New York's obsession with teeny-tiny apartments never ends, and now there's a 76-page report to back it up—well, to argue that we could use even more of them. NYU's Furman Center, which specializes in housing, development, and policy, just unleashed a giant white paper (warning: PDF!) that studies the demand and feasibility of building small-unit, high-density buildings in six metropolitan areas that could use 'em: New York, Washington D.C., Austin, Denver, and Seattle. The general argument hinges on two statistically undeniable facts: first, rents are hella expensive, and second, more and more city-dwellers are living alone. Which means that, for the sake of both cost and efficiency, it makes sense to develop so-called micro-units. According that graphic above, there's a good 1.8 million New Yorkers who might be willing to trade in space for lower cost of living. And that one experimental building on 27th Street, whenever it's done, is not gonna be enough.

For starters, more Americans are living alone now than ever before.

About a third of all New York City households are made up of just one person.

New York has more smaller apartments than we do single-person households, however, that might be because sharing a larger apartment—having roommates—is so much more economical. Think of how many couples share a one-bedroom, and how many single people can't afford a studio or a one-bedroom.

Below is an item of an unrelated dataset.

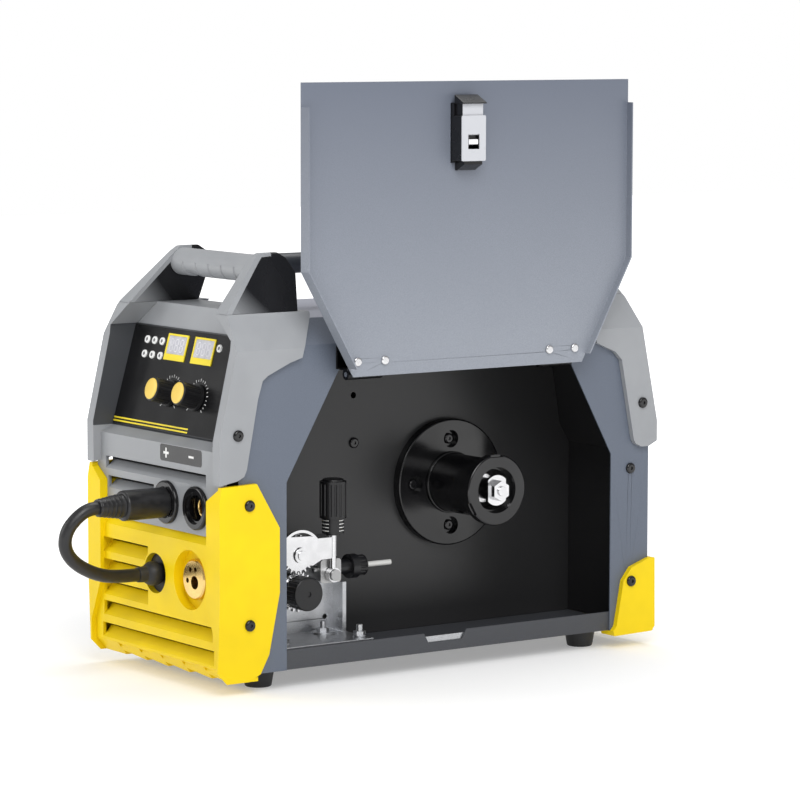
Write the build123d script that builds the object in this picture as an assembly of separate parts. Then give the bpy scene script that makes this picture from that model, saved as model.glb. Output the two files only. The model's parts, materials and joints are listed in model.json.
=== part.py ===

Cities that are walkable (and New York takes the top honors on this one) are prime for micro-apartments, because residents can easily access grocery stores, parks, and other important quality-of-life features outside of their residences.

According to 2011 figures, more than half of New Yorkers spent more than a third of their income on rent. The pro-microdwelling camp says these types of apartments can reduce the rent burden.

The epic report (PDF!) dives deep into the research as well as what's stopping these kinds of apartments from being built. Have a look.
· PDF: Responding to Changing Households: Regulatory Challenges for Micro-Units and Accessory Dwelling Units [Furman Center]
· All Microdwellings coverage [Curbed]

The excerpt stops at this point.